--- GOAL ---
Copy out the line that contains "in the skin", the line that contains "before = set(bpy.data.objects)", and every line between them, exactly, and nothing else.

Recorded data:

* * * * *

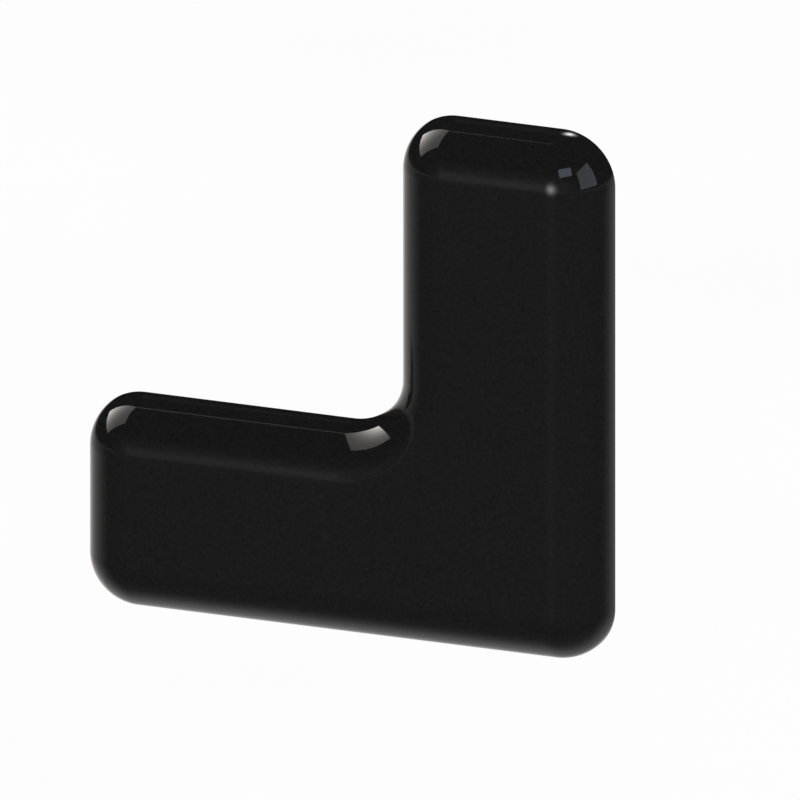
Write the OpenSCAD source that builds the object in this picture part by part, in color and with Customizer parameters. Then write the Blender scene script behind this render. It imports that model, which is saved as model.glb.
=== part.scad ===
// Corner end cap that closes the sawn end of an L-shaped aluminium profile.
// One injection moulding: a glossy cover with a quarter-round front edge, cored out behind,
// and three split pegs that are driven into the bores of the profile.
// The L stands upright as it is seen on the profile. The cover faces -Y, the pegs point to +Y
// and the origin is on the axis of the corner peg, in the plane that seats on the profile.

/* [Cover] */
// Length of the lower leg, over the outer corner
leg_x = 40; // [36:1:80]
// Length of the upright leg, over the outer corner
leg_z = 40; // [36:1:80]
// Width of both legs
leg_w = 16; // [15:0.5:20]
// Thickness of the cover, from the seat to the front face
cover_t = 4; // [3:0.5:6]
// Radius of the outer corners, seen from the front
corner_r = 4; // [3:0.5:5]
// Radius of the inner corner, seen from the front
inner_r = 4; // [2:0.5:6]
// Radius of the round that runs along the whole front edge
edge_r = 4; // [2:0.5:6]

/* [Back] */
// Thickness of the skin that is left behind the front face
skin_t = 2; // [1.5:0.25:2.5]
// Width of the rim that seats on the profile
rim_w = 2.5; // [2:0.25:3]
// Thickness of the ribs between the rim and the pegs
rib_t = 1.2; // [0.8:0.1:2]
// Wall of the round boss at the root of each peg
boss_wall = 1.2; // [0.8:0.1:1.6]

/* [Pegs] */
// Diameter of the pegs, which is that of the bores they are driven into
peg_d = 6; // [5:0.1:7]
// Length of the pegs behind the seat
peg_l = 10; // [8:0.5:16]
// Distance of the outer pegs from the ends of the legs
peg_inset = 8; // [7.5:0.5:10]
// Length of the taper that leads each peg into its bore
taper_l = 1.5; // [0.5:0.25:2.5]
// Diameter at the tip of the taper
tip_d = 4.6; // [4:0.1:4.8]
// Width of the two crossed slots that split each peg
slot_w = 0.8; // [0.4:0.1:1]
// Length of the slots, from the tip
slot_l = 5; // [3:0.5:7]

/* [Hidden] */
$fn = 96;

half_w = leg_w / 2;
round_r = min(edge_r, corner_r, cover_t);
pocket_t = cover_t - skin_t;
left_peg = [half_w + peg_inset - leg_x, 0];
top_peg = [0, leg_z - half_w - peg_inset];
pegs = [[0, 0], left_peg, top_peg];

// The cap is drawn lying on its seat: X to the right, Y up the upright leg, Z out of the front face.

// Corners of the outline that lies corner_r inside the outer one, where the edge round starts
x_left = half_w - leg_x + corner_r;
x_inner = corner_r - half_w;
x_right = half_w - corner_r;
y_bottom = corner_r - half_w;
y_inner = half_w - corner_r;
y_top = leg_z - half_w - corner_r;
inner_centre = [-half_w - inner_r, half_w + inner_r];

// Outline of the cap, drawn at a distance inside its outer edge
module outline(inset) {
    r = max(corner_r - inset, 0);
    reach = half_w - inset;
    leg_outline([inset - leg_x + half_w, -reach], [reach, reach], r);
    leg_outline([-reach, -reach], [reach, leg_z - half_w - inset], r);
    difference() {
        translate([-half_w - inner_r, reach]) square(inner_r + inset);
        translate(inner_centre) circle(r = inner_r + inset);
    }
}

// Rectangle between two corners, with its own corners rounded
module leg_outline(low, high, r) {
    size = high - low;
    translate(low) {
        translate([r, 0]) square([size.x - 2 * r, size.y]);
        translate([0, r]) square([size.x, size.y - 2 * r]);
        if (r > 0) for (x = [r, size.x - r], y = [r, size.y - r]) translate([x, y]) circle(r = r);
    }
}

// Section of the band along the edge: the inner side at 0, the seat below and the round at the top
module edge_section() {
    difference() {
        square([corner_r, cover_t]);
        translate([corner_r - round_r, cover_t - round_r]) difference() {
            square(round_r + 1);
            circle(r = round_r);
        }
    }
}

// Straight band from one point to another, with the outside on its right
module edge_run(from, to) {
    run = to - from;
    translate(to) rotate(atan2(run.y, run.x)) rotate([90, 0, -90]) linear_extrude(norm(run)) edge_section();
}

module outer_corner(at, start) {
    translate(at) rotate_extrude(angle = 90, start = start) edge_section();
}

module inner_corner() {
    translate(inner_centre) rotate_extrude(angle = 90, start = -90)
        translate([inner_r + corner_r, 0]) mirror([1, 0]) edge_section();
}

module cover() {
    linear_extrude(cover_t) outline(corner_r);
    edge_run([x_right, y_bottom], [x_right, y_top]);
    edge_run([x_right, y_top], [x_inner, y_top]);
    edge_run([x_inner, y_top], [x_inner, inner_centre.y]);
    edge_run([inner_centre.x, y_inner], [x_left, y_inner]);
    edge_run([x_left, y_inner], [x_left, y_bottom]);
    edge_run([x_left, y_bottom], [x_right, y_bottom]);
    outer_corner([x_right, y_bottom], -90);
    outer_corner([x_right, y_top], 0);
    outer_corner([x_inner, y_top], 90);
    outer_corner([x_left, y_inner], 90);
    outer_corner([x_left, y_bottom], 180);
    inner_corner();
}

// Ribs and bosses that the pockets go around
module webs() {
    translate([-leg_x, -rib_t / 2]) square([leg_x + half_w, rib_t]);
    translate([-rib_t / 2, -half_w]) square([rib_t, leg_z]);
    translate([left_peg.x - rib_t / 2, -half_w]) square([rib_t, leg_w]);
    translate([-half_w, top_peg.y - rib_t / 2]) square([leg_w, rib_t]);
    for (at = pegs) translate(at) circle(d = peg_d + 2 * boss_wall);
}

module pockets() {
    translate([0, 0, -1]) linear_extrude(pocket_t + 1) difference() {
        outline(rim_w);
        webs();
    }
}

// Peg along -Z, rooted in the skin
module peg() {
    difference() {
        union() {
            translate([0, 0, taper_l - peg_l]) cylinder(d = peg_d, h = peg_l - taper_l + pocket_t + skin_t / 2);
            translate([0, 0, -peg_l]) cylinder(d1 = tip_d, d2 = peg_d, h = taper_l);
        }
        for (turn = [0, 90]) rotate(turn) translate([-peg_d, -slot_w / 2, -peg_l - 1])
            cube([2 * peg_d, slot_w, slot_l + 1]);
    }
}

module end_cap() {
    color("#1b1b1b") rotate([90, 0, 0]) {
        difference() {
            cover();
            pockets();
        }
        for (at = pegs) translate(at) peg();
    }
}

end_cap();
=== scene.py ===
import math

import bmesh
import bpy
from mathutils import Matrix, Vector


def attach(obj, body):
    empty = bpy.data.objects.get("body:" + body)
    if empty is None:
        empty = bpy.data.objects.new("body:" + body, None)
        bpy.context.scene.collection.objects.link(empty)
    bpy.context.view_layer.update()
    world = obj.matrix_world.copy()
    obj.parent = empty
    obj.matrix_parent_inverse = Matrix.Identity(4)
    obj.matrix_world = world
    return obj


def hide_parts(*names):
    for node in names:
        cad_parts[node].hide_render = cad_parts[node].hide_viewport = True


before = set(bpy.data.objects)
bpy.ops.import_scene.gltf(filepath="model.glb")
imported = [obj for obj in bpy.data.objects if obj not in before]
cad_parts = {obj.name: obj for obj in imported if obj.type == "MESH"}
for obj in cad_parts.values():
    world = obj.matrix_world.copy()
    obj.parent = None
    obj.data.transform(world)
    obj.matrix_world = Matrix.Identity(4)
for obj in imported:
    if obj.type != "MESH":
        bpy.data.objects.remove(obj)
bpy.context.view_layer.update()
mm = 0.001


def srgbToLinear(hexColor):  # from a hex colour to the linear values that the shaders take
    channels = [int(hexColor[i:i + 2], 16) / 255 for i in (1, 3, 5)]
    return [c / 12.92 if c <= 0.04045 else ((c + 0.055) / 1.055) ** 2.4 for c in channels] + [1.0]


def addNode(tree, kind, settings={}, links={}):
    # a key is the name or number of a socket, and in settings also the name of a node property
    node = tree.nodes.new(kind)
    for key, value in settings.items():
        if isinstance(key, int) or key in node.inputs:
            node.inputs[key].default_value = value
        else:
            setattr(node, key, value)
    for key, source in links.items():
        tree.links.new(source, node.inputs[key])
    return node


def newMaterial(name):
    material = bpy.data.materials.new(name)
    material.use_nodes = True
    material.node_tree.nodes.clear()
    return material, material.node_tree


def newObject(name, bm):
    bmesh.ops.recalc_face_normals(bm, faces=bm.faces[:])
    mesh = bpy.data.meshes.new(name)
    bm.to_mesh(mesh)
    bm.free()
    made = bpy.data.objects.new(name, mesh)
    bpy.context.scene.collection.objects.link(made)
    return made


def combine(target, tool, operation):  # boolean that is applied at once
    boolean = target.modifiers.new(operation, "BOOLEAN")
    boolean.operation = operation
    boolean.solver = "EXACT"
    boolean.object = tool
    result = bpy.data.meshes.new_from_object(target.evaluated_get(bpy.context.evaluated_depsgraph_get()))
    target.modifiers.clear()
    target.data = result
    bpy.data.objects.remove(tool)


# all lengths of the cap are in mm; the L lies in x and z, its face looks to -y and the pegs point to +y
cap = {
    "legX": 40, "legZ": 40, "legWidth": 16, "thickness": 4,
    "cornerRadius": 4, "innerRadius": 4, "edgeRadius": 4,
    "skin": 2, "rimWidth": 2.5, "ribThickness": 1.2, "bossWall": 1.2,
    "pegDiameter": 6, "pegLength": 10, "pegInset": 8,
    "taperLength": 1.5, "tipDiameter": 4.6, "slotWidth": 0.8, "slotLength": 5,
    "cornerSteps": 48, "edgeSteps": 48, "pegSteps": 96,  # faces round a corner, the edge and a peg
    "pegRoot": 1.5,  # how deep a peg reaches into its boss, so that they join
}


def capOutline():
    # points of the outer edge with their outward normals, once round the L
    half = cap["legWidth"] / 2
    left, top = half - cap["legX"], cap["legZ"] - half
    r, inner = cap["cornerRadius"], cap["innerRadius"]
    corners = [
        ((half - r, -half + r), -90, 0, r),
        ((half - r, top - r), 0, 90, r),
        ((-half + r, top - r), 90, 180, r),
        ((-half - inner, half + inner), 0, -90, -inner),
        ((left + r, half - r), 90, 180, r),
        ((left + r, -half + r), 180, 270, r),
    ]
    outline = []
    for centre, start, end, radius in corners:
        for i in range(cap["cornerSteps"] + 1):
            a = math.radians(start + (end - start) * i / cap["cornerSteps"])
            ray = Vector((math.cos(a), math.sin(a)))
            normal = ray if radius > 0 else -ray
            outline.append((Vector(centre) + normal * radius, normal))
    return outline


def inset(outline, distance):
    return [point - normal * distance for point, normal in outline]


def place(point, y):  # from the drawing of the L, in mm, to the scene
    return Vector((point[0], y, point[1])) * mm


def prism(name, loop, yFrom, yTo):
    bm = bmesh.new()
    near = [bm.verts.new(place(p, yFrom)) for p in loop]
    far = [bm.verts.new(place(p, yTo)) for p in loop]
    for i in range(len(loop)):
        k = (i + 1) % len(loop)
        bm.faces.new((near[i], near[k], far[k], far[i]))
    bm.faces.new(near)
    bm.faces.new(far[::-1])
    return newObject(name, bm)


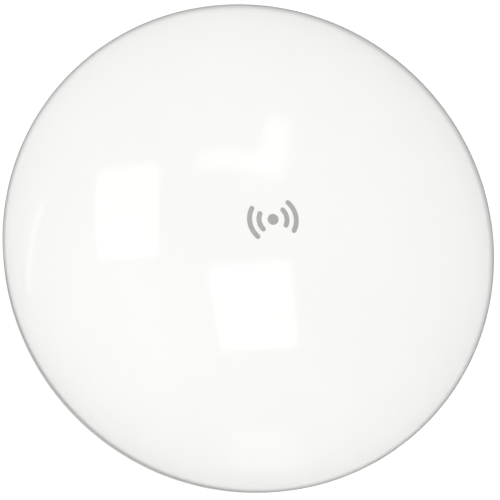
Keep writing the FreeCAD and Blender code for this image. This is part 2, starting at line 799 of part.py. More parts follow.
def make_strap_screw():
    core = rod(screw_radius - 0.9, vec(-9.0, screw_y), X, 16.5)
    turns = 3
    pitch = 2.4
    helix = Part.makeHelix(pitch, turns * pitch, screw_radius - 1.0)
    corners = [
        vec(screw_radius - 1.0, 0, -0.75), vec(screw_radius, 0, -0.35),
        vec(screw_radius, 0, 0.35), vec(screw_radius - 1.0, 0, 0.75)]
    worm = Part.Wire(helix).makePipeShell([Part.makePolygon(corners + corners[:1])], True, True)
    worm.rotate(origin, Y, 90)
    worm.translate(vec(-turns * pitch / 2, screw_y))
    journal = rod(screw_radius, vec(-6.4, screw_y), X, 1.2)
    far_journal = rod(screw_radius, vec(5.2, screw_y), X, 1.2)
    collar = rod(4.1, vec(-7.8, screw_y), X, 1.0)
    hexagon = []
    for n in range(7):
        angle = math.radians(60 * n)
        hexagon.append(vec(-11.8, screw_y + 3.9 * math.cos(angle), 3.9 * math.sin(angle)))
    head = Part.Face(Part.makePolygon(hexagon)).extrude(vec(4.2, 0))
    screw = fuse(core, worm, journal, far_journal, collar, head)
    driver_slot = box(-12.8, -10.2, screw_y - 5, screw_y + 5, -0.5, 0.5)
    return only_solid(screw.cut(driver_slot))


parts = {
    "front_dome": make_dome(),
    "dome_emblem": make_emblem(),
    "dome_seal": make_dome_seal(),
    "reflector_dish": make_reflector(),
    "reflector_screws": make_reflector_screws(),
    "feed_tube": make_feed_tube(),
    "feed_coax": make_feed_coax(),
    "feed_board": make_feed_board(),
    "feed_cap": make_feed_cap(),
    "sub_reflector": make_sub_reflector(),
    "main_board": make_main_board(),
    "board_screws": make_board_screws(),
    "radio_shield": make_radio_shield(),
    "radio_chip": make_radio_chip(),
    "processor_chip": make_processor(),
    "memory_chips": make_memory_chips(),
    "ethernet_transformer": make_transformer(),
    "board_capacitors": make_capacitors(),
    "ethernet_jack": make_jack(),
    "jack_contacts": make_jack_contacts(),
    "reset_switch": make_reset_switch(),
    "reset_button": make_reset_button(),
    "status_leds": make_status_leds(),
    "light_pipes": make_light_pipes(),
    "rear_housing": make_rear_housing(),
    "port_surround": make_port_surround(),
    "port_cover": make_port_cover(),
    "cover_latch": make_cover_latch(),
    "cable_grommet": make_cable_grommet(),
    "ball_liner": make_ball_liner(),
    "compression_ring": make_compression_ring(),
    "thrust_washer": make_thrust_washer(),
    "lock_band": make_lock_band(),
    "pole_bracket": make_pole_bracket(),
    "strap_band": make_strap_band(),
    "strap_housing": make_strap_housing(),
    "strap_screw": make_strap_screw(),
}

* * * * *

--- CORRECT RESPONSE ---
// Peg along -Z, rooted in the skin
module peg() {
    difference() {
        union() {
            translate([0, 0, taper_l - peg_l]) cylinder(d = peg_d, h = peg_l - taper_l + pocket_t + skin_t / 2);
            translate([0, 0, -peg_l]) cylinder(d1 = tip_d, d2 = peg_d, h = taper_l);
        }
        for (turn = [0, 90]) rotate(turn) translate([-peg_d, -slot_w / 2, -peg_l - 1])
            cube([2 * peg_d, slot_w, slot_l + 1]);
    }
}

module end_cap() {
    color("#1b1b1b") rotate([90, 0, 0]) {
        difference() {
            cover();
            pockets();
        }
        for (at = pegs) translate(at) peg();
    }
}

end_cap();
=== scene.py ===
import math

import bmesh
import bpy
from mathutils import Matrix, Vector


def attach(obj, body):
    empty = bpy.data.objects.get("body:" + body)
    if empty is None:
        empty = bpy.data.objects.new("body:" + body, None)
        bpy.context.scene.collection.objects.link(empty)
    bpy.context.view_layer.update()
    world = obj.matrix_world.copy()
    obj.parent = empty
    obj.matrix_parent_inverse = Matrix.Identity(4)
    obj.matrix_world = world
    return obj


def hide_parts(*names):
    for node in names:
        cad_parts[node].hide_render = cad_parts[node].hide_viewport = True


before = set(bpy.data.objects)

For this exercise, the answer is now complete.